As you may have noticed, I seldom argue from authority and seldom post quotations.

No doubt you are comfortable asserting a position without authentication, but I am not – unless it is a matter of personal testimony. Also, the process has been useful to me, causing me to do a lot of research before formulating an opinion. I’m learning by leaps and bounds here.

I have a very simple "turing test" for free will. First a candidate must demonstrate the ability to learn from experience -- that is, it must demonstrate an ability to recognise recurring situations and respond to anticipated consequenses. Second, the candidate must demonstrate a non-deterministic method of coping with dilemmas -- situations where there are multiple competing consequenses. Insects, reptiles and fish pretty much fail this test, and many mammals pass it. It ain't a complete or pretty idea, but it has a rough correspondence to brain size and complexity, and it has the potential to be quantifiable and testable.
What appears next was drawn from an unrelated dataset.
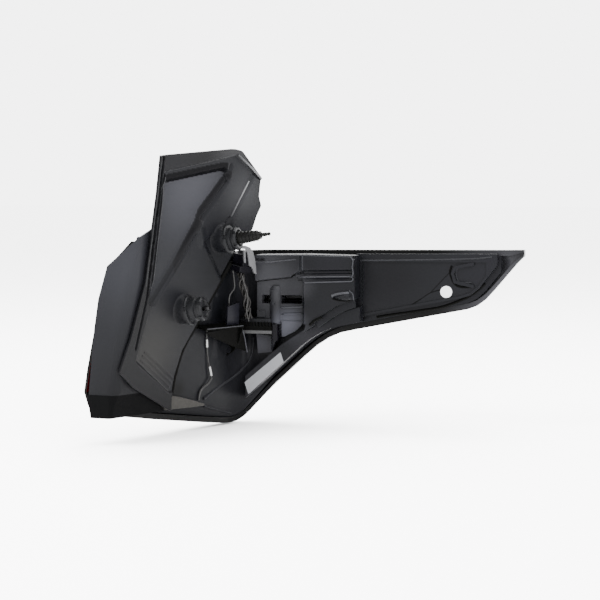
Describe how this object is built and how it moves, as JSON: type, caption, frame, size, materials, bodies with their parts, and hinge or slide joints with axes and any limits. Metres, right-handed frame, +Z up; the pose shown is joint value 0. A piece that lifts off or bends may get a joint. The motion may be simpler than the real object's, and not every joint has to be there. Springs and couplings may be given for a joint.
{
  "type": "tail light cluster",
  "caption": "Wrap-round tail light for the left rear corner of a car, with a lens shell, black housing, upright mounting panel, locating pin and wiring connector.",
  "frame": {"origin": "shoulder of the locating pin, where the thin pin leaves the ribbed barrel", "axes": "+X towards the front of the car, +Y outboard to the car's left, +Z up"},
  "size_m": [0.4493, 0.2809, 0.3349],
  "materials": {
    "lens": "smoked red moulded lens, glossy",
    "housing": "black moulded plastic, fine grain",
    "panel": "dark grey moulded plastic",
    "cover": "dark grey moulded plastic, fine grain",
    "bezel": "gloss black",
    "light_guide": "clear red",
    "reflex": "prismatic red",
    "board": "green solder mask",
    "led": "yellow phosphor",
    "grommet": "black rubber",
    "pin": "black nylon",
    "stud": "zinc-plated steel",
    "connector": "black connector plastic",
    "clip": "light grey plastic",
    "wire_dark": "dark wire insulation",
    "wire_pale": "pale wire insulation",
    "foam": "beige-grey open foam",
    "vent": "white breathing membrane",
    "label": "bare white label"
  },
  "bodies": {
    "root": {"outer_lens": "lens", "lamp_housing": "housing", "mounting_panel": "panel", "panel_gasket": "grommet", "side_cover": "cover", "inner_bezel": "bezel", "rear_light_guide": "light_guide", "side_light_guide": "light_guide", "reflex_reflector": "reflex", "rear_led_board": "board", "side_led_board": "board", "rear_leds": "led", "side_leds": "led", "upper_grommet": "grommet", "lower_grommet": "grommet", "locating_pin": "pin", "lower_stud": "stud", "wiring_connector": "connector", "connector_clip": "clip", "harness_wires": "wire_dark", "pale_leads": "wire_pale", "shelf_bracket": "housing", "contact_comb": "connector", "comb_strip": "clip", "tube_boss_clip": "clip", "drain_lead": "wire_pale", "foam_seal": "foam", "vent_membrane": "vent", "blank_label": "label"}
  },
  "joints": []
}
Very interesting. Thanks for sharing your view on how it should be defined!

Since you mentioned Turing (and I’m a research hound) – I found this little tidbit on his attitude about free will:

Alan Turing Scrapbook - The Inspiration

From October 1931 Alan Turing was an undergraduate student at Cambridge, studying mathematics. But he was still deeply involved with the implications of Christopher Morcom's death. In 1932 on a visit to the family Morcom home he wrote out a statement of belief in the survival of the spirit after death which brought in an appeal to the new science of quantum mechanics. It was headed "Nature of Spirit":

The whole essay is given in my book. It suggested that the traditional picture of determinism in physical theory, and the apparent conflict with the sense of free will, had been overturned by the new quantum physics. He thought that quantum physics was directly involved in the brain, an idea suggested by Arthur S. Eddington in The Nature of the Physical World. …

Quantum mechanics was then really 'new physics', only formulated in 1926. But it is still in many ways a mystery. The question of whether it has something to do with the nature of Mind has come to the foreground of serious enquiry again.

Roger Penrose's most recent ideas are linked with the research of Stuart Hameroff on the possibility that the physiology of microtubules in the brain depends crucially on quantum-mechanical effects….

In 1932, it was reading von Neumann's new book on the Mathematical Foundations of Quantum Mechanics that first brought Alan Turing to the edge of new work in mathematics. Then in 1933 he read about mathematical logic in the work of Bertrand Russell. Bringing mathematical logic to bear on the problem of mind and matter turned out to be Alan Turing's crucial innovation. In 1935 he was elected to a Fellowship of the college, and in the same year had his greatest inspiration: the idea of the Turing Machine ....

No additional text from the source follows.